■ WRITTEN PROBLEM ■
Count every line that has the word "picture" in it; give no more than the number.

■ RECORDS FOR THE EXERCISE ■
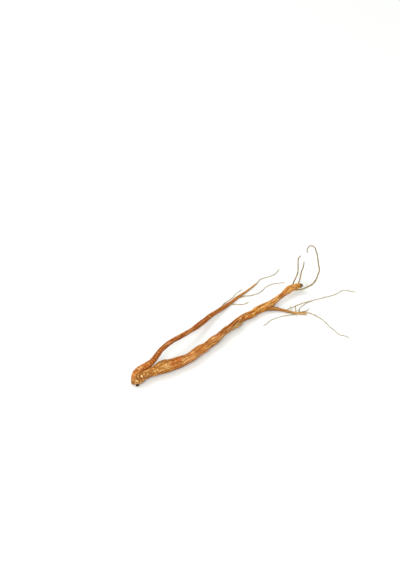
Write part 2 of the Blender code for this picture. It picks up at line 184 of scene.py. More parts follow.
# Marks on the bark of each stem: run along it in mm, turn in degrees, half length and half width in mm,
# strength.
# Pale marks: partly the bark's own pale scars and streaks, partly painted highlights on its crests and edges.
PALE_MARKS = {
    MAIN: [
        (4.0, 27.0, 0.9, 0.7, 1.0), (10.5, -3.0, 2.6, 0.6, 0.7), (16.5, 48.0, 1.1, 0.7, 0.8),
        (18.6, 52.0, 0.9, 0.7, 0.7), (21.0, -3.0, 2.0, 0.8, 0.5), (21.5, 62.0, 1.0, 0.6, 0.7),
        (24.5, 34.0, 3.2, 0.5, 0.8), (26.0, 66.0, 2.8, 0.5, 0.6), (26.5, 48.0, 3.4, 0.5, 0.8),
        (29.5, 12.0, 1.8, 0.8, 0.6), (40.6, 32.0, 0.7, 1.3, 0.7), (41.0, 64.0, 0.7, 0.8, 1.0),
        (42.2, 50.0, 0.7, 1.5, 0.8), (44.6, 38.0, 0.7, 1.6, 0.7), (47.0, 58.0, 8.0, 2.0, 0.3),
        (51.0, 8.0, 2.6, 0.9, 0.5), (64.5, 57.0, 2.4, 0.5, 0.9), (70.0, 66.0, 4.0, 0.6, 0.5),
        (75.0, 18.0, 4.0, 1.2, 0.5), (83.0, 57.0, 4.5, 0.9, 0.6), (90.0, 62.0, 12.0, 1.6, 0.25),
        (93.0, 34.0, 4.0, 0.6, 0.6), (102.5, 54.0, 2.6, 0.5, 0.7), (109.0, 24.0, 1.0, 0.6, 1.0),
        (115.0, 39.0, 1.4, 0.6, 0.9), (122.5, 51.0, 1.1, 0.7, 1.0), (133.5, 28.0, 5.0, 0.6, 0.7),
        (140.0, 46.0, 2.4, 0.8, 0.6), (148.0, 12.0, 5.0, 0.7, 0.6), (151.0, 40.0, 3.0, 1.0, 0.5),
        (162.0, 48.0, 5.0, 0.8, 0.6), (171.0, 40.0, 2.4, 0.7, 0.6),
    ],
    SIDE: [
        (3.0, 10.0, 2.2, 1.2, 0.2), (9.1, 17.0, 0.9, 1.4, 1.0), (12.1, 15.0, 0.9, 1.3, 1.0),
        (44.0, 30.0, 3.0, 0.6, 0.5), (68.0, 40.0, 3.0, 0.6, 0.3),
    ],
    LATERAL: [
        (40.0, 30.0, 9.0, 2.0, 0.2),
    ],
}
# Rust marks: deeper rust-red patches; the broad ones at turn 18 make the upper side deeper and darker than
# the front.
RUST_MARKS = {
    MAIN: [
        (14.0, 62.0, 1.6, 1.3, 0.6), (33.0, 38.0, 3.6, 2.4, 0.9), (37.5, 18.0, 3.2, 2.2, 0.9),
        (51.5, 20.0, 3.0, 1.5, 0.6), (57.5, 30.0, 4.6, 1.8, 0.7), (62.0, 8.0, 4.0, 1.4, 0.7),
        (76.0, 18.0, 5.0, 2.4, 0.6), (82.0, 10.0, 4.5, 1.3, 0.9), (84.0, 18.0, 12.0, 3.0, 1.0),
        (88.5, 2.0, 4.5, 1.5, 1.0), (98.0, 10.0, 5.0, 1.2, 0.7), (99.0, 18.0, 9.0, 3.0, 1.0),
        (106.0, 50.0, 6.0, 2.4, 0.5), (112.0, 40.0, 6.0, 2.6, 0.6), (112.0, 62.0, 5.0, 1.0, 0.7),
        (116.0, 58.0, 6.0, 2.0, 0.4), (117.0, 80.0, 4.0, 0.9, 0.7), (158.0, 18.0, 6.0, 2.6, 0.8),
        (162.5, 6.0, 1.4, 3.0, 0.7),
    ],
    SIDE: [
        (9.0, 54.0, 3.4, 1.0, 0.9), (17.0, 48.0, 6.0, 2.2, 0.7), (30.0, 70.0, 5.0, 1.4, 0.6),
        (36.0, 40.0, 6.0, 2.0, 0.7), (66.0, 40.0, 7.0, 1.8, 0.6),
    ],
    LATERAL: [
        (8.0, 40.0, 4.0, 1.2, 0.5), (17.0, 40.0, 6.0, 1.6, 0.7), (32.0, 30.0, 8.0, 1.4, 0.35),
    ],
}
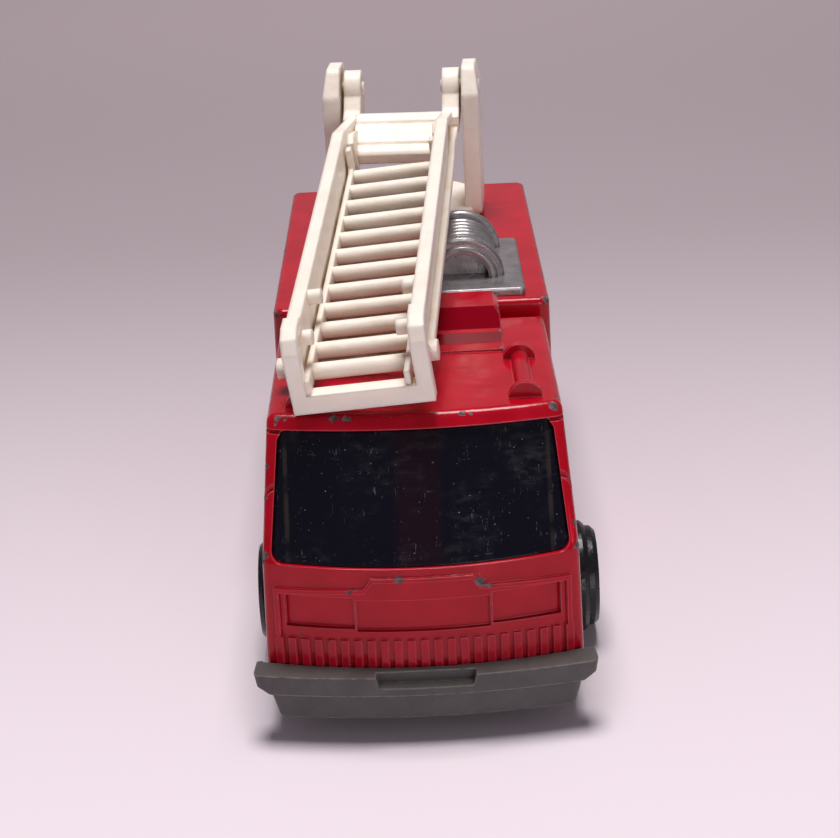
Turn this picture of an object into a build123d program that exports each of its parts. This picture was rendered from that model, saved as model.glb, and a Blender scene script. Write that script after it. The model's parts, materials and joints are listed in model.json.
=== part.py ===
"""Toy fire engine: die-cast cab and body, plastic base, hose reels, and a two-stage ladder.

Millimetres. +Z is up, the front faces -Y and +X is the engine's left-hand side as seen from
its own seat, so it is on the right of somebody who faces the windscreen. The origin is on the
ground under the middle of the bounding box. The ladder lies over the cab, turned a few
degrees on its turntable, as it does when the toy is put down.
"""
import os
from math import cos, radians, sin

from build123d import *

# ---------------------------------------------------------------- driving dimensions
length = 77.2
wall = 1.3
skin_gap = 0.08
seat_gap = 0.06

wheel_radius = 5.2
shoulder_radius = 4.7
wheel_inner_x = 11.3
tread_outer_x = 14.7
wheel_outer_x = 15.7
axle_radius = 0.68
running_gap = 0.04
front_axle_y = -19.3
rear_axle_y = 20.6
axle_float = 0.5
arch_radius = 6.3

base_low = 2.0
floor_low = 2.4
base_top = 3.6
floor_front_y = -31.6
bumper_step_z = 4.5
bumper_top_z = 6.3
bumper_bow_radius = 71.0
bumper_back_y = -34.6
bumper_top_half = 14.85
bumper_low_half = 12.9
bumper_tier_step = 0.55
notch_floor_z = 5.25
notch_depth = 1.15

cab_low = 5.3
sill_z = 15.4
cab_roof = 26.35
cab_rear_y = -5.0
body_low = 4.4
body_roof = 27.4
body_front_y = -3.7
body_rear_y = 38.0
roof_thick = 1.4

turntable_y = 27.1
turntable_radius = 8.4
turntable_low = body_roof + 0.12
turntable_top = 29.1
stem_radius = 2.15
upright_outer = 8.4
upright_inner = 6.6
upright_half_depth = 3.8
upright_shoulder = 41.5
upright_top = 44.3
upright_lean = 0.4
upright_top_half_depth = 2.0

pivot_z = 41.7
pin_radius = 0.75
pin_reach = 0.25
ear_outer = 6.25
ear_inner = 4.42
ear_radius = 2.0

ladder_yaw = 4.65
ladder_slope = 8.95
ladder_roll = 6.0
rail_outer = 6.1
rail_width = 1.25
rail_top = 0.45
rail_height = 5.33
rail_front = 51.9
rail_nose = 55.0
rail_rear = 8.2
rail_kink = 11.5
rung_pitch = 3.6
first_rung = 14.7
rung_radius = 0.75

front_post_y = -25.0
rear_post_y = 33.2
post_radius = 2.3
rivet_radius = 1.0

reel_x = 5.35
reel_radius = 4.05
reel_plate_top = body_roof + 0.77
reel_front_y = 1.0
reel_rear_y = 11.6
peg_x = 9.6
peg_y = 6.3

os.makedirs("parts", exist_ok=True)


def save(shape, label):
    """Label a finished piece and write it as one STEP file."""
    shape.label = label
    export_step(shape, f"parts/{label}.step")


# ---------------------------------------------------------------- outer skins
def bowed_outline(z, half_width, corner_y, centre_y, rear_y):
    """Plan outline at height z: straight sides and back, and a front that bows forward."""
    with BuildSketch(Plane.XY.offset(z)) as outline:
        with BuildLine():
            Polyline((half_width, corner_y), (half_width, rear_y), (-half_width, rear_y),
                     (-half_width, corner_y))
            ThreePointArc((-half_width, corner_y), (0, centre_y), (half_width, corner_y))
        make_face()
    return outline.sketch


def cab_skin(grow):
    """The cab's outer surface, moved outward by grow."""
    low = bowed_outline(cab_low - 2, 13.85 + grow, -34.6 - grow, -36.55 - grow, cab_rear_y)
    sill = bowed_outline(sill_z, 13.55 + grow, -33.6 - grow, -36.05 - grow, cab_rear_y)
    top = bowed_outline(cab_roof + grow, 12.75 + grow, -27.2 - grow, -28.5 - grow, cab_rear_y)
    with BuildPart() as skin:
        loft([low, sill], ruled=True)
        loft([sill, top], ruled=True)
    return skin.part


def body_skin(grow):
    """The rear body's outer surface, moved outward by grow."""
    with BuildPart() as skin:
        with BuildSketch(Plane.XY.offset(body_low - 3)) as low:
            Rectangle(28.0 + 2 * grow, body_rear_y - body_front_y + 2 * grow)
        with BuildSketch(Plane.XY.offset(body_roof + grow)) as top:
            Rectangle(27.0 + 2 * grow, body_rear_y - body_front_y + 2 * grow)
        loft(ruled=True)
    return skin.part.moved(Location((0, (body_front_y + body_rear_y) / 2, 0)))


# ---------------------------------------------------------------- window outlines
windscreen_top_z = 25.1
windscreen_low_z = 15.3
windscreen_top_half = 11.85
windscreen_low_half = 12.8


def windscreen_sketch(shrink):
    """Windscreen opening seen from the front."""
    with BuildSketch(Plane.XZ.offset(40)) as pane:
        with BuildLine():
            Polyline((-windscreen_low_half, windscreen_low_z), (windscreen_low_half, windscreen_low_z),
                     (windscreen_top_half, windscreen_top_z), (-windscreen_top_half, windscreen_top_z),
                     close=True)
        make_face()
        fillet(pane.vertices(), 0.9)
        if shrink:
            offset(amount=-shrink, mode=Mode.REPLACE)
    return pane.sketch


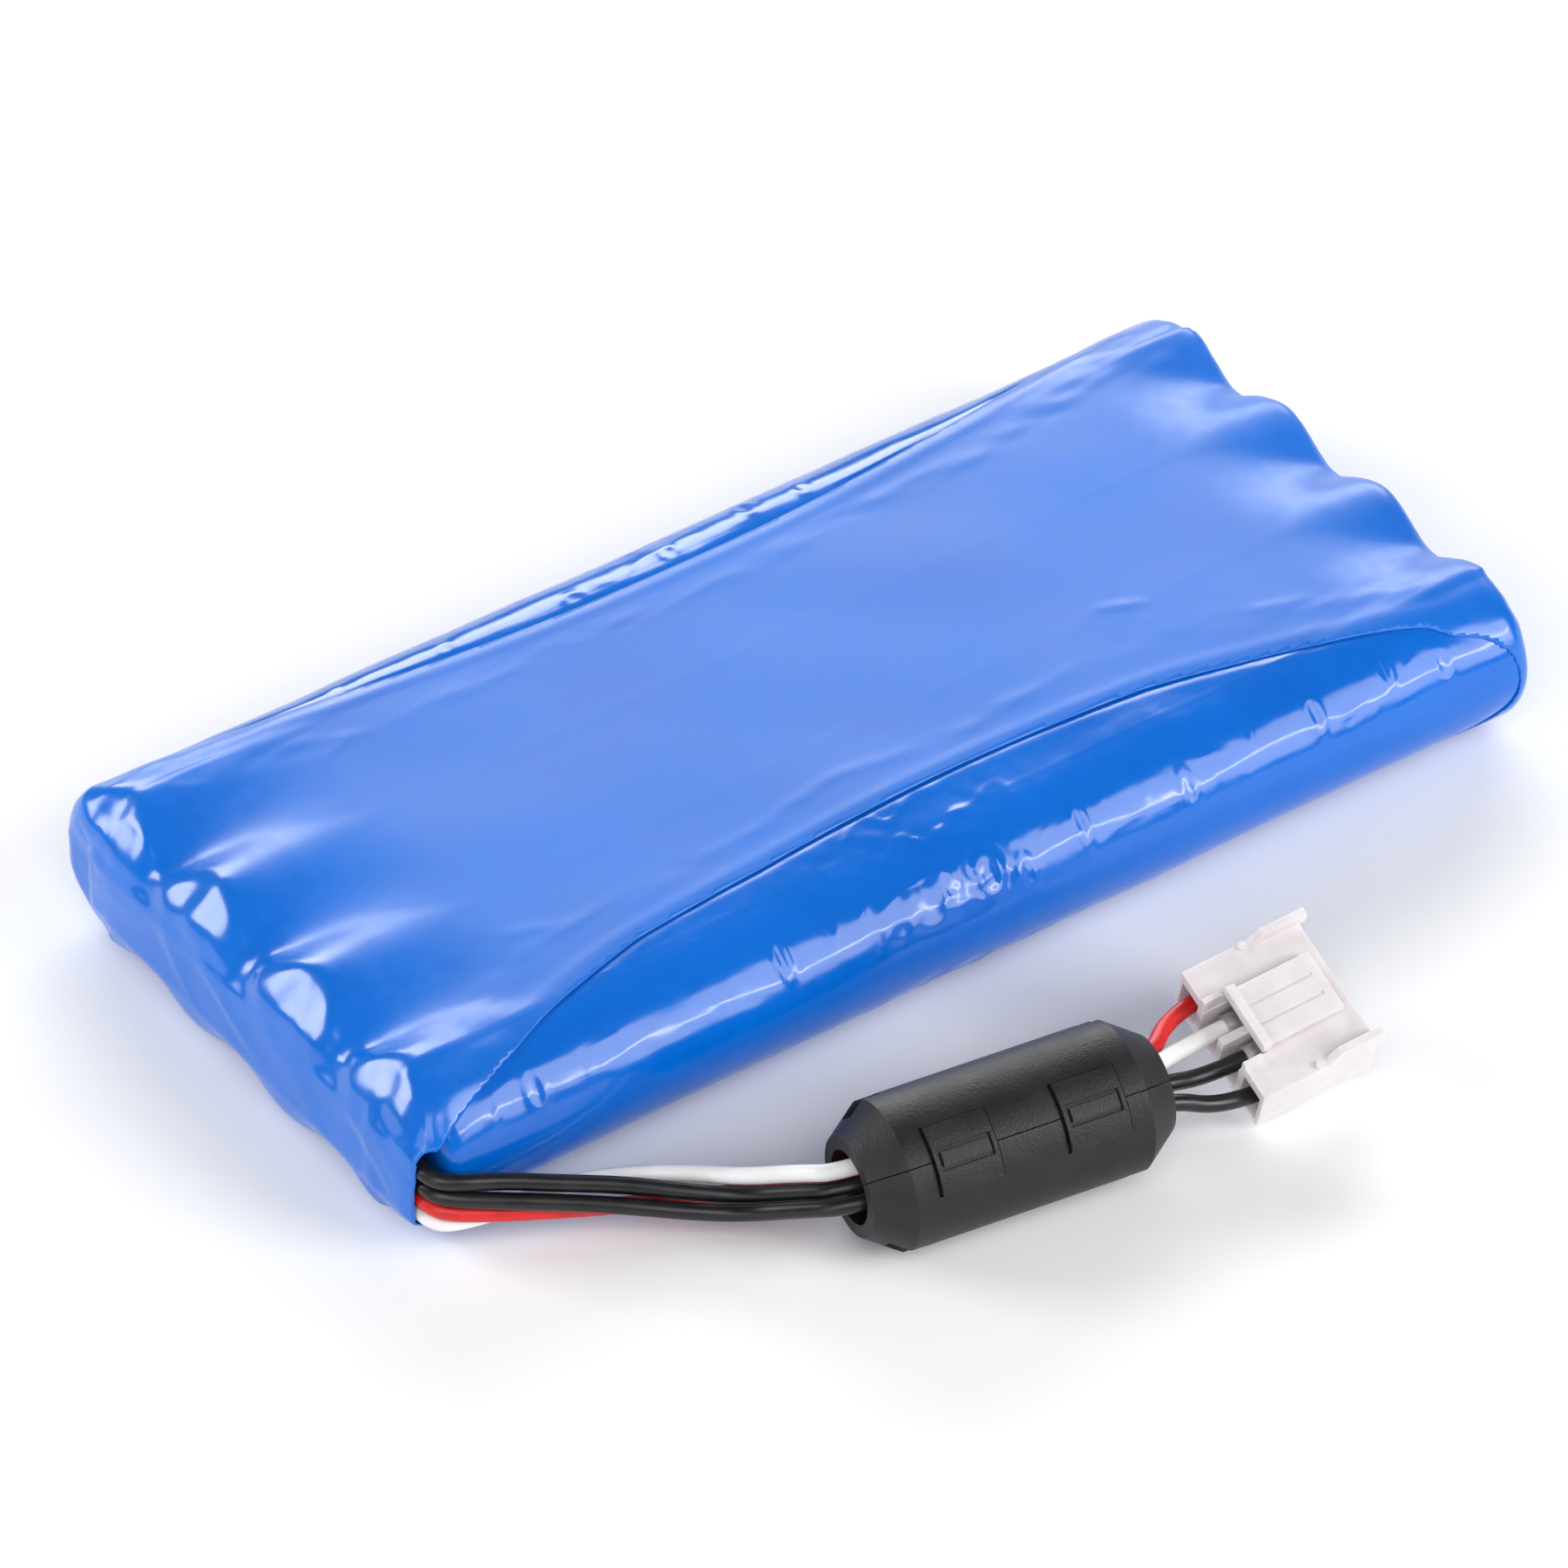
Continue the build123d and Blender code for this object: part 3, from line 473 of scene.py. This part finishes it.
def mesh_piece(name, places, faces, body):
    """Smooth-shaded mesh piece from points in millimetres in the pack's frame."""
    used = sorted({corner for face in faces for corner in face})
    number = {old: new for new, old in enumerate(used)}
    mesh = bpy.data.meshes.new(name)
    mesh.from_pydata((places[used] * MM).tolist(), [],
                     [[number[corner] for corner in face] for face in faces])
    mesh.validate()
    mesh.update()
    mesh.polygons.foreach_set("use_smooth", [True] * len(mesh.polygons))
    piece = bpy.data.objects.new(name, mesh)
    bpy.context.scene.collection.objects.link(piece)
    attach(piece, body)
    return piece


# Shallow puckers in the inner film where air was caught: x and distance round the section
# from mid-height, half width along X, half height and depth. First the wires' side.
NEAR_PUCKERS = (
    (-60.8, 6.8, 0.8, 2.2, 0.07), (-55.4, 6.0, 1.0, 2.4, 0.05), (-24.7, 7.3, 0.7, 2.2, 0.07),
    (-18.3, 8.6, 0.7, 1.8, 0.05), (0.8, 6.2, 1.3, 2.2, 0.10), (5.0, 4.6, 0.9, 1.8, 0.06),
    (-4.2, 7.0, 0.7, 1.6, 0.05), (12.7, 6.8, 0.7, 2.3, 0.06), (25.8, 5.3, 0.8, 2.0, 0.05),
    (34.5, 8.3, 0.6, 1.4, 0.04), (42.9, 6.8, 0.8, 2.2, 0.06), (52.5, 8.0, 0.8, 1.8, 0.06),
    (59.4, 5.9, 0.9, 2.0, 0.06),
)
FAR_PUCKERS = (
    (13.0, 10.6, 1.0, 1.8, 0.06), (2.0, 12.6, 1.0, 1.4, 0.06), (-10.5, 13.6, 1.2, 1.2, 0.05),
    (19.7, 11.8, 0.8, 1.4, 0.05), (-26.0, 12.4, 0.9, 1.2, 0.04), (-39.0, 11.6, 0.9, 1.2, 0.04),
)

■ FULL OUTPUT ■
2